__Directions for this task__: Extract all data as written.
Start
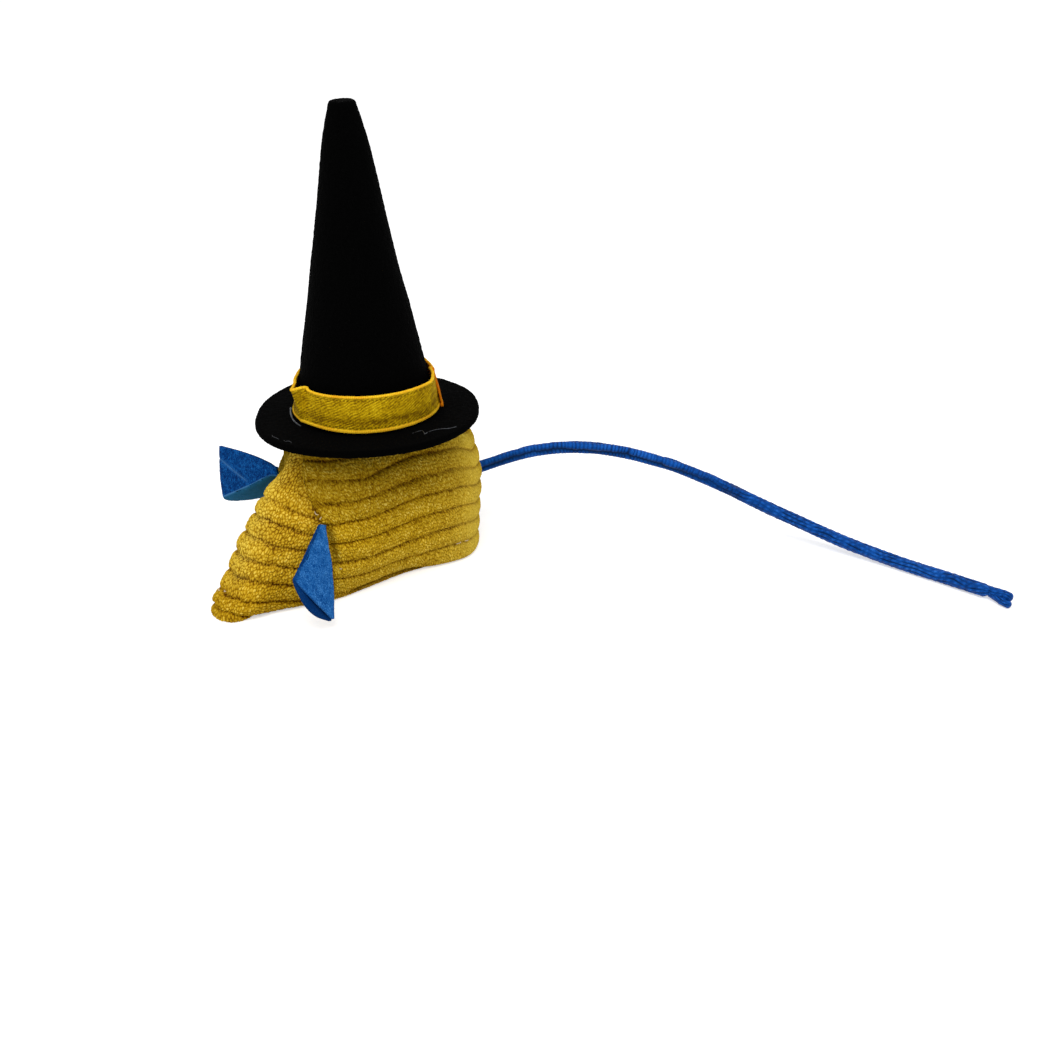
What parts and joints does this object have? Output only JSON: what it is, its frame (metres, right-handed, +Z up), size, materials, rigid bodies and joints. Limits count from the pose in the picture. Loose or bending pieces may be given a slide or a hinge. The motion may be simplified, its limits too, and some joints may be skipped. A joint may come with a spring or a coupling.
{
  "type": "mouse cat toy",
  "caption": "Stuffed corduroy mouse for cats with folded felt ears, a cord tail and a tall pointed felt hat with a ribbon band.",
  "frame": {"origin": "on the ground under the mouse, where the body rests, straight below the hat brim's place on the body", "axes": "+Z up, -Y towards the nose, +Y towards the tail's root, +X towards the mouse's left ear"},
  "size_m": [0.1574, 0.1455, 0.1161],
  "materials": {
    "corduroy": "matte",
    "blue_felt": "matte",
    "blue_cord": "matte",
    "black_felt": "matte",
    "ribbon": "satin",
    "filling": "matte"
  },
  "bodies": {
    "body": {"face_panel": "corduroy", "side_panel_left": "corduroy", "side_panel_right": "corduroy", "base_panel": "corduroy", "stuffing": "filling", "tail_knot": "blue_cord", "hat_brim": "black_felt", "hat_cone": "black_felt", "hat_band": "ribbon"},
    "left_ear": {"ear_left": "blue_felt"},
    "right_ear": {"ear_right": "blue_felt"},
    "tail_joint": {"tail_root": "blue_cord"},
    "tail": {"tail_cord": "blue_cord", "tail_tip": "blue_cord"}
  },
  "joints": [
    {"name": "ear_left_lift", "type": "hinge", "parent": "body", "child": "left_ear", "pos_m": [0.01207, -0.02405, 0.02073], "axis": [-0.3102, -0.9507, 0], "range_deg": [-5, 60]},
    {"name": "ear_right_lift", "type": "hinge", "parent": "body", "child": "right_ear", "pos_m": [-0.00991, -0.02405, 0.02447], "axis": [-0.3102, 0.9507, 0], "range_deg": [-18, 35]},
    {"name": "tail_swing", "type": "hinge", "parent": "body", "child": "tail_joint", "pos_m": [0, 0.0282, 0.0143], "axis": [0, 0, 1], "range_deg": [-10, 60]},
    {"name": "tail_lift", "type": "hinge", "parent": "tail_joint", "child": "tail", "pos_m": [0, 0.0282, 0.0143], "axis": [0.7962, -0.6051, 0], "range_deg": [0, 40]}
  ]
}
End
__Exercise solution__:
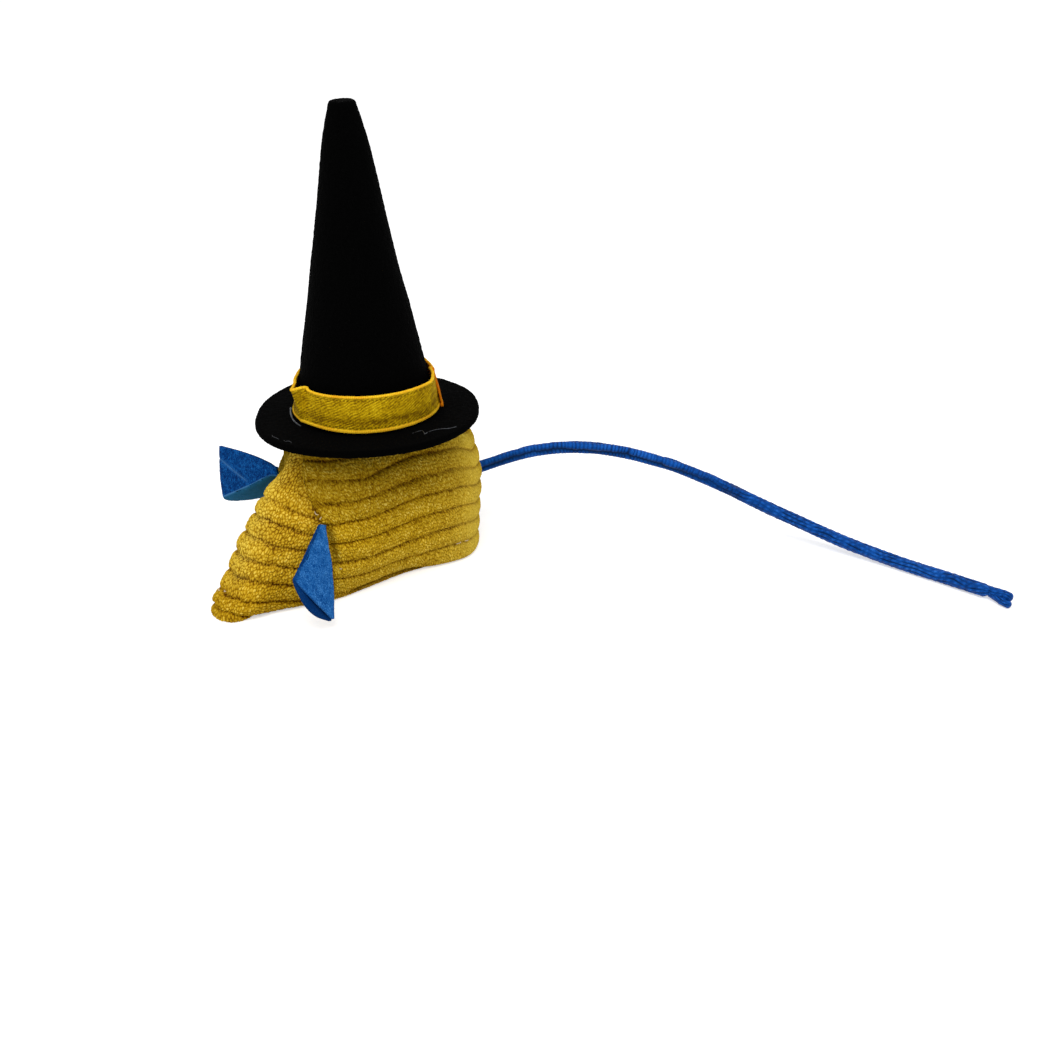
What parts and joints does this object have? Output only JSON: what it is, its frame (metres, right-handed, +Z up), size, materials, rigid bodies and joints. Limits count from the pose in the picture. Loose or bending pieces may be given a slide or a hinge. The motion may be simplified, its limits too, and some joints may be skipped. A joint may come with a spring or a coupling.
{
  "type": "mouse cat toy",
  "caption": "Stuffed corduroy mouse for cats with folded felt ears, a cord tail and a tall pointed felt hat with a ribbon band.",
  "frame": {"origin": "on the ground under the mouse, where the body rests, straight below the hat brim's place on the body", "axes": "+Z up, -Y towards the nose, +Y towards the tail's root, +X towards the mouse's left ear"},
  "size_m": [0.1574, 0.1455, 0.1161],
  "materials": {
    "corduroy": "matte",
    "blue_felt": "matte",
    "blue_cord": "matte",
    "black_felt": "matte",
    "ribbon": "satin",
    "filling": "matte"
  },
  "bodies": {
    "body": {"face_panel": "corduroy", "side_panel_left": "corduroy", "side_panel_right": "corduroy", "base_panel": "corduroy", "stuffing": "filling", "tail_knot": "blue_cord", "hat_brim": "black_felt", "hat_cone": "black_felt", "hat_band": "ribbon"},
    "left_ear": {"ear_left": "blue_felt"},
    "right_ear": {"ear_right": "blue_felt"},
    "tail_joint": {"tail_root": "blue_cord"},
    "tail": {"tail_cord": "blue_cord", "tail_tip": "blue_cord"}
  },
  "joints": [
    {"name": "ear_left_lift", "type": "hinge", "parent": "body", "child": "left_ear", "pos_m": [0.01207, -0.02405, 0.02073], "axis": [-0.3102, -0.9507, 0], "range_deg": [-5, 60]},
    {"name": "ear_right_lift", "type": "hinge", "parent": "body", "child": "right_ear", "pos_m": [-0.00991, -0.02405, 0.02447], "axis": [-0.3102, 0.9507, 0], "range_deg": [-18, 35]},
    {"name": "tail_swing", "type": "hinge", "parent": "body", "child": "tail_joint", "pos_m": [0, 0.0282, 0.0143], "axis": [0, 0, 1], "range_deg": [-10, 60]},
    {"name": "tail_lift", "type": "hinge", "parent": "tail_joint", "child": "tail", "pos_m": [0, 0.0282, 0.0143], "axis": [0.7962, -0.6051, 0], "range_deg": [0, 40]}
  ]
}